Most cities in Vietnam have named major streets after him.

==Modern Cult in the School of Teaching Goodness==
The School of Teaching Goodness emerged in the 1990s in the Vĩnh Bảo District, a rural area of the city of Hải Phòng. A local carpenter known simply as "Master Thu" claimed to have been visited at night by the spirit of Khiêm, who ordered him to build a shrine in his honor. Thu owned some land, where he built and inaugurated in 1996 a shrine he called Minh Đường Trung Tân (The School of Teaching Goodness). By 2016, it had attracted more than 10,000 visitors, and Thu had organized around the channeled messages of Khiêm a new religious movement with thousands of followers.

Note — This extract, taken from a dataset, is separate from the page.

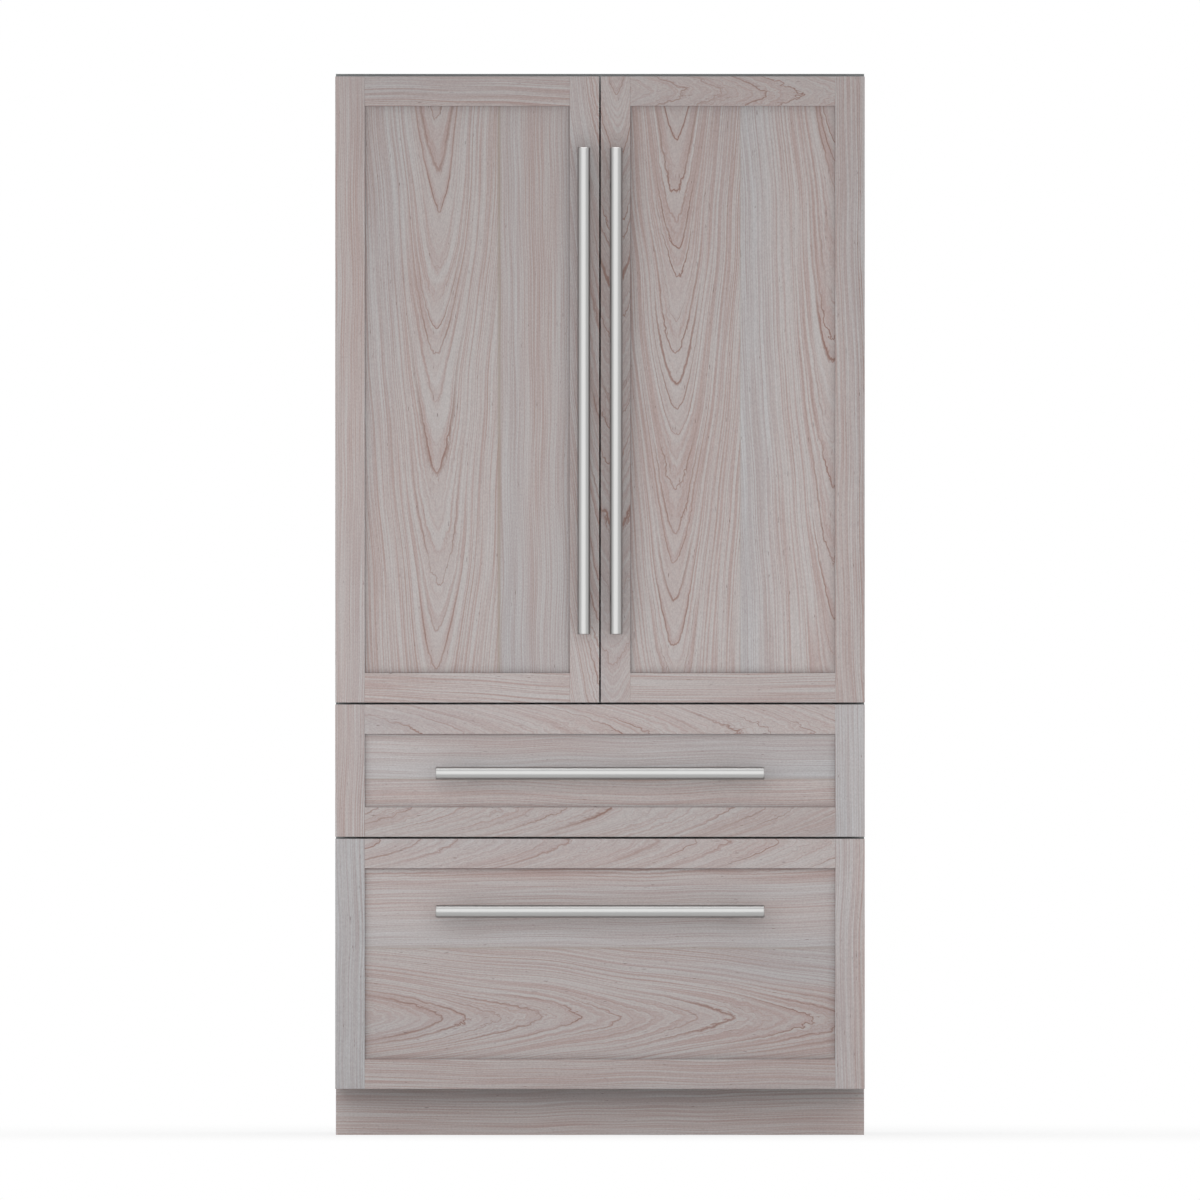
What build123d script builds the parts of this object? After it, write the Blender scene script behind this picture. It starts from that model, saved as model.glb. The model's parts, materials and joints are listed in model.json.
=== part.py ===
from build123d import *

import os
from typing import NamedTuple

# Built-in french door refrigerator: two doors over two drawers, clad in framed timber fronts.
# Millimetres. +Z is up, the fronts face -Y, and X runs along the width. The origin lies on the
# floor, midway across the width and midway between the handle bars and the rear sheet.

# Fronts, as read from the photograph at a front width of 41 3/4 inches
front_width = 1060.5
overall_height = 2127.0
toe_height = 93.0
lower_front_height = 501.0
middle_front_height = 265.0
drawer_reveal = 4.0
door_reveal = 3.2
top_reveal = 6.0

# Timber frame and flat centre panel of each front
front_thickness = 19.0
member_width = 59.0
panel_recess = 9.5
panel_thickness = 6.4
groove_depth = 10.0
groove_play = 0.1
panel_end_play = 0.6
edge_ease = 0.5

# Bar handles
handle_radius = 12.7
handle_standoff = 44.3
handle_end_ease = 1.2
post_radius = 8.0
post_end_distance = 75.0
post_saddle_play = 0.05
door_handle_length = 975.0
drawer_handle_length = 658.0
door_handle_drop = 3.0
door_handle_shift = 1.2
middle_handle_drop = 137.5
lower_handle_drop = 145.0

# Insulated body of each front, behind the timber
core_depth = 60.0
core_inset = 2.0
core_reveal = 8.0
pan_wall = 1.0
plate_thickness = 2.0
plate_play = 0.1
gasket_depth = 12.0
gasket_width = 16.0
gasket_lip_depth = 3.0
gasket_bulb_inset = 3.0
gasket_edge_distance = 4.0
gasket_play = 0.3

# Case
case_side_setback = 0.75
case_depth = 545.0
sheet = 1.0
liner_wall = 1.5
foam_play = 0.1
side_foam = 43.0
top_foam = 59.0
rear_foam = 55.0
floor_foam = 40.0
divider_height = 60.0
machine_depth = 215.5
machine_top = 235.0
hump_foam = 40.0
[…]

In 2016, a woman credited with spiritual powers who lived near the shrine claimed to have found Khiêm's coffin buried in her garden. State archeologists took the finding seriously and investigated it. The results were inconclusive, but the fame of the shrine grew as a result of the incident.

==Sources==
- Ta Ngoc Lien Renowned Vietnamese Intellectuals: Nguyen Binh Khiem, The Gioi Publishers, 2004.
- Nguyễn Huyền Anh. Việt Nam Danh Nhân Từ Điển.
- Phạm Thế Ngữ. Việt Nam Văn Học Sử.
- Trần Trọng Kim. Việt Nam Sử Lược.
- Nguyễn Bỉnh Khiêm, The Bach Vân Am Quôc-Ngu Thi Tâp, Text in Latin script and chữ nôm script, translation in French, Bulletin de la Société des études indochinoises, Saigon, 1974, 312 P.